WHAT IS BEING ASKED: Of the lines in the entries below, state how many hold the word "this". Say nothing else.

_ _ _

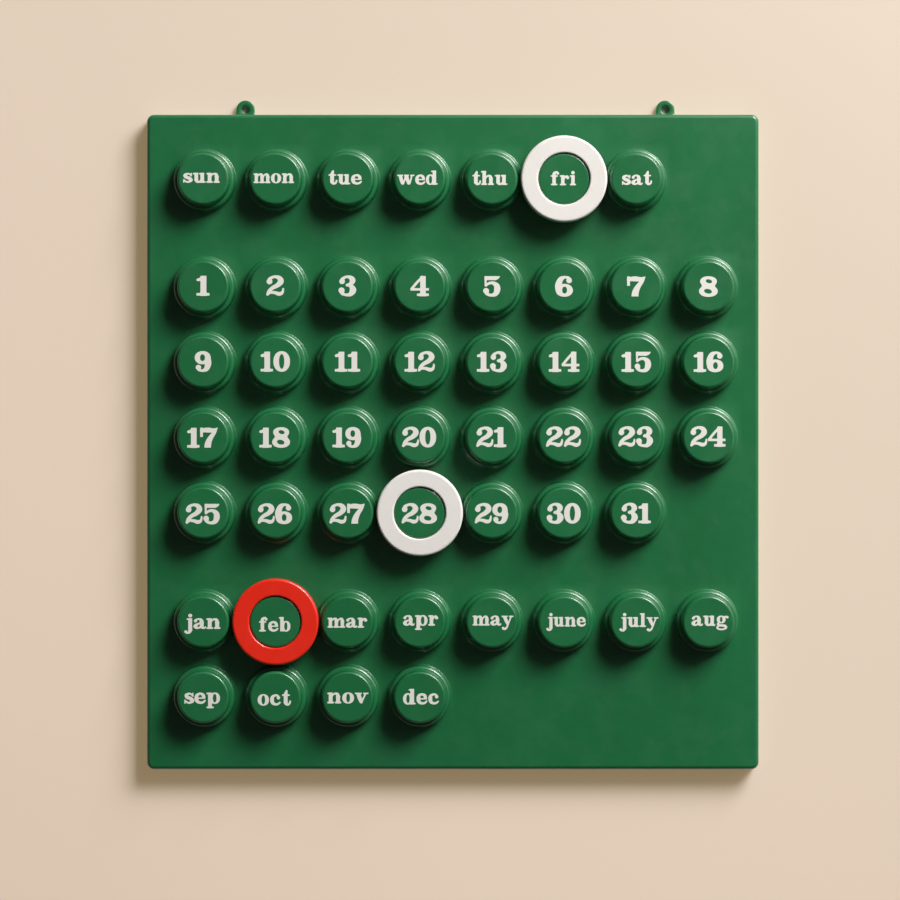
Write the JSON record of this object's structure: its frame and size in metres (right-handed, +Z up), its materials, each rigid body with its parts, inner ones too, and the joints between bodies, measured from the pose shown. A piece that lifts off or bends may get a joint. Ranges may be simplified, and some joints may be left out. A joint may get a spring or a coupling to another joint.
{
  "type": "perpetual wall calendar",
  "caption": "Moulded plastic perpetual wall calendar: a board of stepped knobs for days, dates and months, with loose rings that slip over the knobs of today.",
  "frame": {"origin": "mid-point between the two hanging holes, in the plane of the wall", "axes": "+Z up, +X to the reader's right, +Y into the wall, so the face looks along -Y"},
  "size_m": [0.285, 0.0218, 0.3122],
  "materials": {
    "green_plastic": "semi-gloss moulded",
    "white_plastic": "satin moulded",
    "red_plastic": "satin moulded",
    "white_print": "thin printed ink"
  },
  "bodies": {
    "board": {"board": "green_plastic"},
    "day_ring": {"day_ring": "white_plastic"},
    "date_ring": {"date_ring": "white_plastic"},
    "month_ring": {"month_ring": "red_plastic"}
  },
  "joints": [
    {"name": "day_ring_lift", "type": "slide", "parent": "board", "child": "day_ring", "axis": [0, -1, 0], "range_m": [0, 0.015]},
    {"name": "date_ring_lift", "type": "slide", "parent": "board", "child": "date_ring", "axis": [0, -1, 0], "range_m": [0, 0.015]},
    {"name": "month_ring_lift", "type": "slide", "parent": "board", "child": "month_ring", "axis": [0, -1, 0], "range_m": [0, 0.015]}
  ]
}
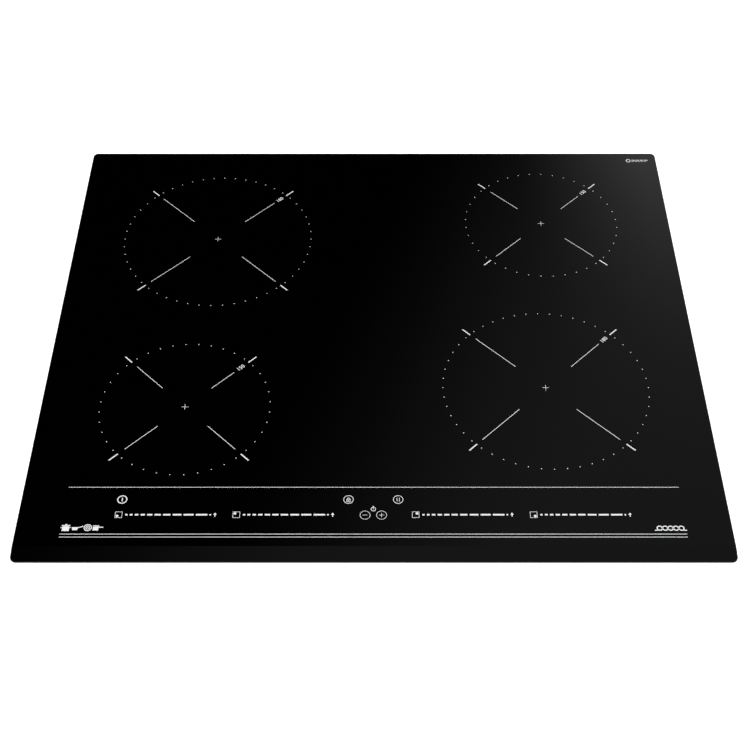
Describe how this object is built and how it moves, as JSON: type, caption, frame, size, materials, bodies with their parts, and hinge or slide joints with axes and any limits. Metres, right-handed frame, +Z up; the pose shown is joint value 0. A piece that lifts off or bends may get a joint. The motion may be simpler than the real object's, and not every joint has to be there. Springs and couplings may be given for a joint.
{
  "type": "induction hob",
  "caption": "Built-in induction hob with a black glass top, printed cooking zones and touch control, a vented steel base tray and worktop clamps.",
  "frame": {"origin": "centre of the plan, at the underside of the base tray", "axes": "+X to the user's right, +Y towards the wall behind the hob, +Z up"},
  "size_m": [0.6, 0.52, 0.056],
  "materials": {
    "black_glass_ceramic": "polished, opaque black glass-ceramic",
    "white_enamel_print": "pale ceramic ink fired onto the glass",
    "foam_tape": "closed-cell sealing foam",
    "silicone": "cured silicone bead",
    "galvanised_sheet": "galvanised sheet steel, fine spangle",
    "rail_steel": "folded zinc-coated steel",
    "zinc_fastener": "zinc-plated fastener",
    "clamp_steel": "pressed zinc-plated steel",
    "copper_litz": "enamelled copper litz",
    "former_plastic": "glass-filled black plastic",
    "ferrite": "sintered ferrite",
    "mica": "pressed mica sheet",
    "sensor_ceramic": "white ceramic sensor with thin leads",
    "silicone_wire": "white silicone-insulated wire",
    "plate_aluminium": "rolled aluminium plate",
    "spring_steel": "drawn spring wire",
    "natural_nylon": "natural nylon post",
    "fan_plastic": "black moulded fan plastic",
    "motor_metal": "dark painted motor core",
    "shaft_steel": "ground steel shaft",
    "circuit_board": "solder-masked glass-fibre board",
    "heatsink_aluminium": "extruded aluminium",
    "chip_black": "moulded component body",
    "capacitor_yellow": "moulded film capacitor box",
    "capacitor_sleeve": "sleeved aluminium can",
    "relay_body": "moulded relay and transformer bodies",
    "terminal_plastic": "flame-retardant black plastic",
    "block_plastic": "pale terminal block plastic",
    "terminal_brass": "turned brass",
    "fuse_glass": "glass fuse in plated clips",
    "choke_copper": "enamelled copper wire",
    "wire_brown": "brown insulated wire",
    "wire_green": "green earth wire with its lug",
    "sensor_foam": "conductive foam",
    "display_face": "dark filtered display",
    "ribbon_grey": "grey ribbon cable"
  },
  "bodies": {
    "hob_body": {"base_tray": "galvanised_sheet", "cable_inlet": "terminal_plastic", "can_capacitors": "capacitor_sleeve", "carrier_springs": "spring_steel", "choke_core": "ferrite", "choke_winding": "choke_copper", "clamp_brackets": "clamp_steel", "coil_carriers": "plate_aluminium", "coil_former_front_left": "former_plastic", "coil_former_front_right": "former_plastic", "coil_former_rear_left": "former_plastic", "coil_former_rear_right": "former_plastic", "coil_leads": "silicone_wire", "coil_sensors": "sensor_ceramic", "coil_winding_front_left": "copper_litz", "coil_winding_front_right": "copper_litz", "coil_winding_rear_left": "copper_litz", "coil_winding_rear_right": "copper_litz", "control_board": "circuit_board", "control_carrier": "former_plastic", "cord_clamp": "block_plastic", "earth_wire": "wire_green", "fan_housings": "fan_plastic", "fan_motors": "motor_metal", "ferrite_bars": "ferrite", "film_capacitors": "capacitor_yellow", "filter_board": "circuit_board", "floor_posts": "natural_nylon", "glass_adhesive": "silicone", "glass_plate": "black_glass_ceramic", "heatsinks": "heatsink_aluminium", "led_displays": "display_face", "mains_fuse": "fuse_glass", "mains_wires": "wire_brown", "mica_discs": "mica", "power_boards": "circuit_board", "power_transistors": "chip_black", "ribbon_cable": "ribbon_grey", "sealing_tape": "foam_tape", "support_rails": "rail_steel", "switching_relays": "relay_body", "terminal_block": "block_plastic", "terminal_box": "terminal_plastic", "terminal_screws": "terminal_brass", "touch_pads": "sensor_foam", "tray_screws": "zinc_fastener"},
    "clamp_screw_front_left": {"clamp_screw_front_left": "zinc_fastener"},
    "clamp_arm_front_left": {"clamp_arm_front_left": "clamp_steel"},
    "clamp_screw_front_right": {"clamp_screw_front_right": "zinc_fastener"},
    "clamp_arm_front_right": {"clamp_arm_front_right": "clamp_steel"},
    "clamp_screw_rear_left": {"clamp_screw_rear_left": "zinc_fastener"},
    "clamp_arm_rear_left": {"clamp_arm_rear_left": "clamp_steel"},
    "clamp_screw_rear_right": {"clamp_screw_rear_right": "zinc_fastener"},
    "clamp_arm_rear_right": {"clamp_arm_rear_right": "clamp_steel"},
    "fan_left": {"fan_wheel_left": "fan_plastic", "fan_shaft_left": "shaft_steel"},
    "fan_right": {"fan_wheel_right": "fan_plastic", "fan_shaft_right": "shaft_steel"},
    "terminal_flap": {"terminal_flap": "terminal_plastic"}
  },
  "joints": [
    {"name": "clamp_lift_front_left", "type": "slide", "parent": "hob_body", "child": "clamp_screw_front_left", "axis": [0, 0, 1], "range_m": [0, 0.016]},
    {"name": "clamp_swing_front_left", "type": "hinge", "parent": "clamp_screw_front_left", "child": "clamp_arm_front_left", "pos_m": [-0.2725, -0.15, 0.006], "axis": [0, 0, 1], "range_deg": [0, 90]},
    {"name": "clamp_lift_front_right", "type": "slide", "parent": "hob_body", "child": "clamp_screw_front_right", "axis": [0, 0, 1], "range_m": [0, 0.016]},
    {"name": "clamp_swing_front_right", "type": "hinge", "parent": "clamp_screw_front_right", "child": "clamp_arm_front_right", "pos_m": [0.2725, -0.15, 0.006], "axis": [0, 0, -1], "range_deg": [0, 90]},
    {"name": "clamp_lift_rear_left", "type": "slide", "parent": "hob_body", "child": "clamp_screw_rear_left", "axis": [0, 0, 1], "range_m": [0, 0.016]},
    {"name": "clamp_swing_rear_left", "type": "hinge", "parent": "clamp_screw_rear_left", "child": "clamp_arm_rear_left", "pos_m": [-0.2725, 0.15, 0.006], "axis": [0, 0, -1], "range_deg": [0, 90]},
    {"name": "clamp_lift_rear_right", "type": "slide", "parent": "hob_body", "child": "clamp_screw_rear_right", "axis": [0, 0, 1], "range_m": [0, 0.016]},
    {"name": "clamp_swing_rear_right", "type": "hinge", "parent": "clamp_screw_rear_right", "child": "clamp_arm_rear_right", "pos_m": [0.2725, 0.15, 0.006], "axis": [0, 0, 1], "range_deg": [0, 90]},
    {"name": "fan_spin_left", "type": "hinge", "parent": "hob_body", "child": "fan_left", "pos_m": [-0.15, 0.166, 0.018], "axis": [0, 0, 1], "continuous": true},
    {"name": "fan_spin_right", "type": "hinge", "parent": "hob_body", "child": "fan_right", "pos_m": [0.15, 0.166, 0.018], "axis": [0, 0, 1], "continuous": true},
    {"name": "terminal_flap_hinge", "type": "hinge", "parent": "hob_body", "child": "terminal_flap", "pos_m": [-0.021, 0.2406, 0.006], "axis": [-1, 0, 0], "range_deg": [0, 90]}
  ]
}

_ _ _

RESPONSE TO THE TASK: 2